I think that, mechanic wise, it's the best. (Well, better than SE) Snake controls better here. But I will debate tooth and nail the sentiment that the open world absolutely ruins MGS's brand of arcade stealth. Maybe this is blasphemous to say, but playing a mission in MGS3 felt exactly like playing a level in SMB to me. It was relatively linear, and a very choreagraphed experience. That made it great. MGSV trades that tight choreography for player agency, and I don't think the game benefits enough from it to warrent the change. I think regenerating health was a terrible compromise that completely shadders the tension found in earlier games and promotes hit and run tactics. I think that supply drops absolutely destroys any incentive to naturally explore the areas you're infiltrating for more than just the specific targets you're looking for. I played for maybe 20 hours and there were absolutely no interior buildings to infiltrate, meaning I literally only had two settings in that playtime: Desert and Safari. Because the levels in Snake Eater were so linear and choreographed, every single mission felt vastly different from the last with their own gimmicks to factor in, the same way every level feels different with their own gimmicks in SM3DW. The idea of that is laughable to the point of ludacrisy in MGSV because they're so focused on so-called "emergent gameplay," which already existed fine in MGS3. Really, I want to think the open world ruined so much of this game, but I genuinely think we could have gotten the best of both worlds somehow.

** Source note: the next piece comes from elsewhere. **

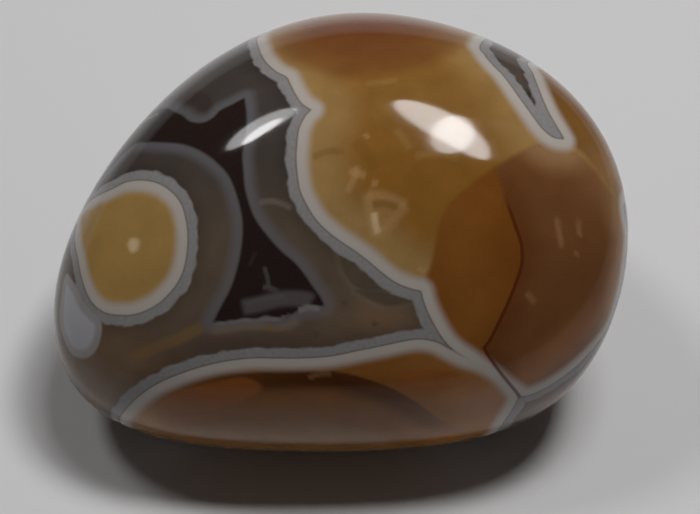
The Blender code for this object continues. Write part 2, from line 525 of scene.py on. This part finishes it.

Maybe a smaller, denser, Dark Souls/Bloodborne approach to level design where the areas and routes are, by definition, linear, but all interconnected. I don't know, but what they did here ruined much of what I liked about Snake Eater and I imagine much of what I'll like in the other MGS games.
Also, the bosses suck.
Like I said, I'm glad you enjoyed it. The fact that I lasted 20 hours shows how much I enjoyed MGS3, because if I hadn't, i would have stopped after 6. That's how hard I was hoping it would get better.